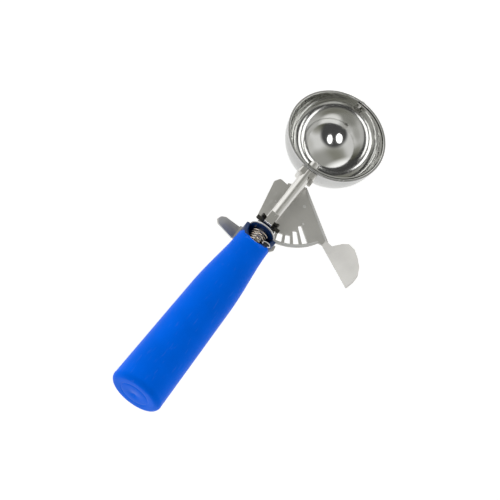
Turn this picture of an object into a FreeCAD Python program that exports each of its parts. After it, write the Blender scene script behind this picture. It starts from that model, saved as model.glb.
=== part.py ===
import FreeCAD, Part
import math
import os
import Sketcher
from FreeCAD import Placement, Rotation, Vector

# Thumb-lever ice cream scoop, in millimetres.
# The origin is the centre of the handle's butt face, +X runs along the rod to the bowl,
# +Z points up out of the bowl, and the thumb tab is on the -Y side.

doc = FreeCAD.newDocument("scoop")
sheet = doc.addObject("Spreadsheet::Sheet", "Sizes")

SIZES = {
    # handle
    "handle_length": 124.6, "butt_radius": 15.4, "grip_radius": 14.2, "waist_radius": 13.1,
    "neck_radius": 10.0, "neck_length": 14.6, "waist_length": 30, "grip_taper": 40,
    "butt_round": 3.2, "neck_sweep": 150, "butt_ring_radius": 8.0, "butt_ring_width": 1.0, "butt_ring_depth": 0.5,
    "throat_radius": 7.4, "throat_depth": 32, "throat_slant": 13.1, "throat_rise": 8.5,
    # rod and tubes
    "rod_radius": 2.0, "rod_inside": 28.6, "tube_radius": 3.4, "tube_bore": 2.5, "tang_inside": 64.6,
    "running_gap": 0.05, "bush_length": 5, "tube_to_pinion": 1.6,
    # pinion and sector
    "pinion_ahead": 6.4, "pinion_width": 2.0, "pinion_teeth": 8, "pinion_tip_radius": 7.7,
    "pinion_root_radius": 4.5, "tooth_foot": 1.8, "tooth_tip": 1.0, "hub_radius": 3.3, "hub_length": 1.2, "lock_radius": 0.4,
    "mesh_radius": 27, "slot_pitch": 10, "slot_width_angle": 6.6, "slot_end_radius": 30.4,
    "slot_start_radius": 25.2, "slot_growth": 3.0, "slot_count": 6,
    "plate_top": 5.5, "plate_thickness": 1.2, "sector_radius": 32.2, "wall_bottom": 13.0,
    "tab_fold": -32, "tab_rise": 32, "lobe_fold": 12, "lobe_rise": 30,
    "washer_radius": 4.2, "washer_thickness": 0.6, "rivet_radius": 2.0, "rivet_head_radius": 3.6,
    "rivet_head_height": 1.1, "eye_gap": 0.08, "seat_gap": 0.03,
    # yoke over the pinion
    "yoke_width": 5.0, "yoke_thickness": 1.2, "yoke_gap": 0.6,
    # bowl and blade
    "shank_reach": 43.3, "bowl_radius": 28.5, "bowl_wall": 0.9, "skirt_height": 4.0,
    "lip_overhang": 0.6, "lip_height": 1.1, "blade_gap": 0.5, "blade_thickness": 0.8,
    "blade_width": 8.0, "blade_hub_radius": 3.4, "blade_hub_length": 4.0,
    "far_pin_radius": 1.5, "far_boss_radius": 3.0, "far_boss_length": 2.0,
    "saddle_width": 11.0, "saddle_length": 7.0,
    # spring
    "spring_wire": 0.5, "spring_radius": 4.6, "spring_turns": 6, "spring_leg": 3.5, "spring_sides": 8, "spring_pitch": 1.6, "spring_inside": 11.1,
}
for row, (alias, value) in enumerate(SIZES.items(), 1):
    sheet.set("A%d" % row, str(value))
    sheet.setAlias("A%d" % row, alias)
doc.recompute()


class Size:
    """A length from the sheet, which carries its value and its expression together."""

    def __init__(self, value, text):
        self.value = float(value)
        self.text = text

    def join(self, other, sign, value):
        text = other.text if isinstance(other, Size) else repr(float(other))
        return Size(value, "(%s %s %s)" % (self.text, sign, text))

    def __add__(self, other):
        return self.join(other, "+", self.value + float(other))

    def __sub__(self, other):
        return self.join(other, "-", self.value - float(other))

    def __mul__(self, other):
        return self.join(other, "*", self.value * float(other))

    def __float__(self):
        return self.value


places = {}


def size(alias):
    """A size from the sheet, or a place that was worked out from such sizes."""
    if alias in places:
        return places[alias]
    return Size(getattr(sheet, alias), "Sizes." + alias)


def number(alias):
    return float(size(alias))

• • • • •

→ Given exercise
Return the opening line of the data and every line after it through the line containing "from FreeCAD import", please, exactly as written and with nothing added.

→ Task result
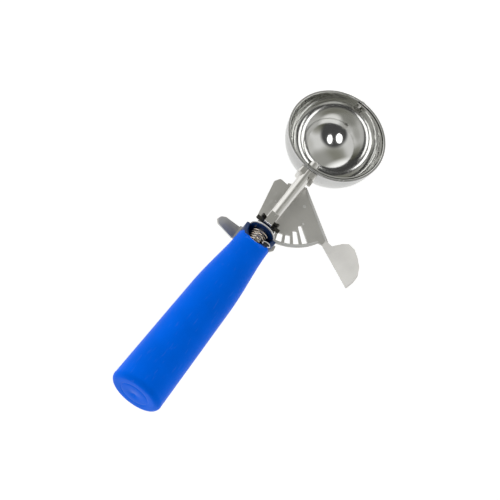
Turn this picture of an object into a FreeCAD Python program that exports each of its parts. After it, write the Blender scene script behind this picture. It starts from that model, saved as model.glb.
=== part.py ===
import FreeCAD, Part
import math
import os
import Sketcher
from FreeCAD import Placement, Rotation, Vector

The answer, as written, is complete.